Madhu Pakaroo – Varshangalkku Shesham (Amrit Ramnath) – Malayalam: Bombay Jayashri’s son, Amrit Ramnath, makes his film composing debut, moving from independent music! The melody is a throwback to a slightly older period of music-making, almost sounding like a Vidyasagar song (that’s a huge compliment!). Vineeth Sreenivasan’s dependable singing powers this pleasant tune propped by a hugely imaginative rhythm.

Nebulakal (Travel Song) – Manjummel Boys (Sushin Shyam) – Malayalam: The first song from the film (Kuthanthram) didn’t work for me, but this one is a brilliant offering from Sushin! The music gets progressively eclectic, belying how it starts off, with Pradeep Kumar’s soft vocals that continue as if unmindful of the many interesting directions the music takes!
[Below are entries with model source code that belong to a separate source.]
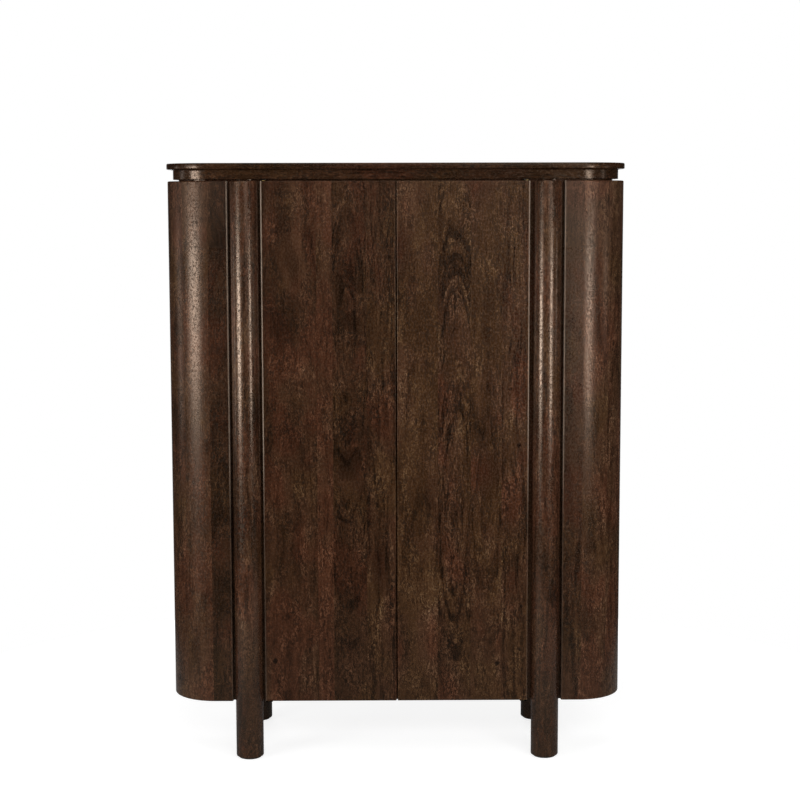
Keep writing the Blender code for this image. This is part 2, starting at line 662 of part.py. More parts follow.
def make_pivot_plates(side_name, side):
    """Plates let into the top and bottom panels, with their pins and screws."""
    pivot_x = door_edges(side)[2]
    head = SCREW_HEAD_RADIUS - SCREW_RADIUS
    screw = [(0, 0), (SCREW_HEAD_RADIUS, 0), (SCREW_RADIUS, -head)]
    screw += [(SCREW_RADIUS, SCREW_POINT_LENGTH - SCREW_LENGTH), (SCREW_TIP_RADIUS, -SCREW_LENGTH)]
    screw += [(0, -SCREW_LENGTH)]
    sink = [(0, CUT_OVERRUN), (SCREW_HEAD_RADIUS + FIT_GAP + CUT_OVERRUN, CUT_OVERRUN)]
    sink += [(SCREW_RADIUS + FIT_GAP, -head), (SCREW_RADIUS + FIT_GAP, -head - PLATE_THICKNESS)]
    sink += [(0, -head - PLATE_THICKNESS)]
    pin = eased_bar(PIN_RADIUS, -PLATE_CLEARANCE - PLATE_THICKNESS, PIN_ENGAGEMENT, PIN_TIP_EASE)
    top_plate = DOOR_TOP + PLATE_CLEARANCE
    bottom_plate = DOOR_BOTTOM - PLATE_CLEARANCE - PLATE_THICKNESS
    ends = (
        ("top", top_plate, top_plate + PLATE_THICKNESS, 1, DOOR_TOP),
        ("bottom", bottom_plate, bottom_plate, -1, DOOR_BOTTOM),
    )
    for end_name, plate_z, face_z, outward, door_end in ends:
        base = side_name + "_" + end_name
        turn = 0 if outward > 0 else pi
        shape = prism(plate_outline(0, 0), 0, PLATE_THICKNESS)
        plate = piece(base + "_pivot_plate", shape, BLACKENED_STEEL, (pivot_x, 0, plate_z))
        start = (pivot_x, PIVOT_Y, face_z)
        hole = [(start, (0, 0, -outward), PIN_RADIUS + FIT_GAP, PLATE_THICKNESS + CUT_OVERRUN)]
        cut(plate, base + "_pin_hole", bores(hole, ROUND_SIDES))
        pin_place = (pivot_x, PIVOT_Y, door_end)
        piece(base + "_pivot_pin", turned(pin, ROUND_SIDES), BRIGHT_STEEL, pin_place, (pi - turn, 0, 0))
        for index, (x, y) in enumerate(plate_screw_places(pivot_x), 1):
            name = base + "_plate_screw_" + str(index)
            sinker = turned(sink, ROUND_SIDES)
            sinker.transform(Matrix.Translation((x, y, face_z)) @ Matrix.Rotation(turn, 4, "X"))
            cut(plate, name + "_sink", sinker)
            item = piece(name, turned(screw, ROUND_SIDES), BRIGHT_STEEL, (x, y, face_z), (turn, 0, 0))
            drive = [((x, y, face_z), (0, 0, -outward), SCREW_DRIVE_RADIUS, SCREW_DRIVE_DEPTH)]
            cut(item, name + "_drive", bores(drive, HEX_SIDES))


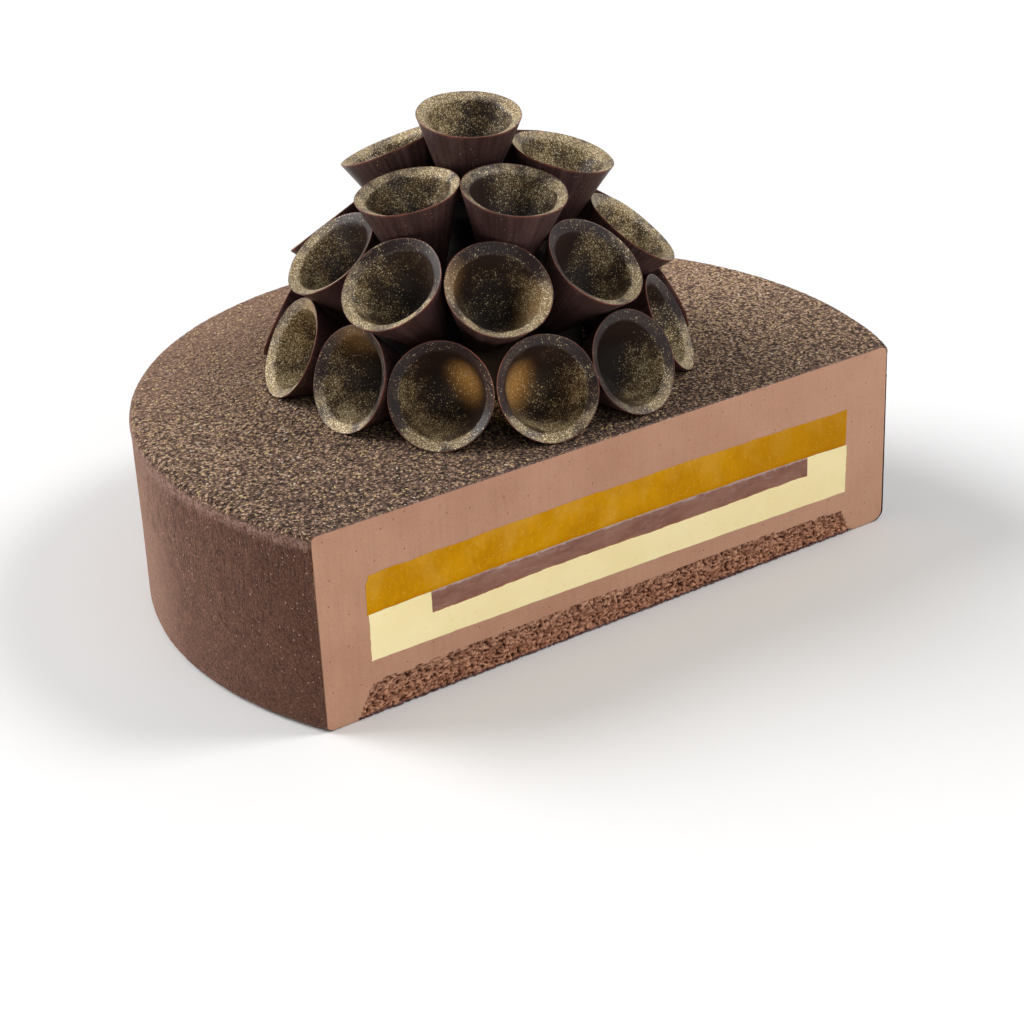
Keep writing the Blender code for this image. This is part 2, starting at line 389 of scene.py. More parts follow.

Jaada – Aavesham (Sushin Shyam) – Malayalam: Close on the heels of Manjummel Boys’ Nebulakal (Travel Song), here’s another Sushin Shyam number that does the trick effortlessly! In a way, what did not work for me in Manjummel Boys’ Kuthanthram, Sushin seems to have done a once-over and approached it differently! The tune and the rhythm are hypnotic and Sreenath Bhasi’s rendition adds to the song’s charm, peaking at the ‘Jaada’ hook!

Chandasina Chandadalli – Somu Sound Engineer (Charanraj MR) – Kannada: I was going to skip the song after seeing the film’s name, but that would have been a blunder, and I know well by now to sample any song no matter what I think of the film’s title. And this has Charanraj’s music! As I had expected, this is almost an Ajay-Atul style song and Charanraj does not disappoint at all! The Ajay-Atul signature comes alive in the jaunty rhythm too, but the soulful tune is a Charan stamp!

Ishq Mehfooz (Waiting On You) – Shekhar Ravjiani (Indipop/Hindi) – Sheykhar/Shekhar conjures a melody that took me to the Hindi film music style of the 1990s! After a bit of mental prodding, I landed on Anand-Milind’s ‘O Rabba Koi To Bataye‘ from Sangeet (1992) as a sort of spirit precursor to Shekhar’s melody. But Shekhar does present a considerably more modern version of the lovely tune he has in hand, eschewing flowing melody to a more staccato melody punctuated by the catchy rhythm.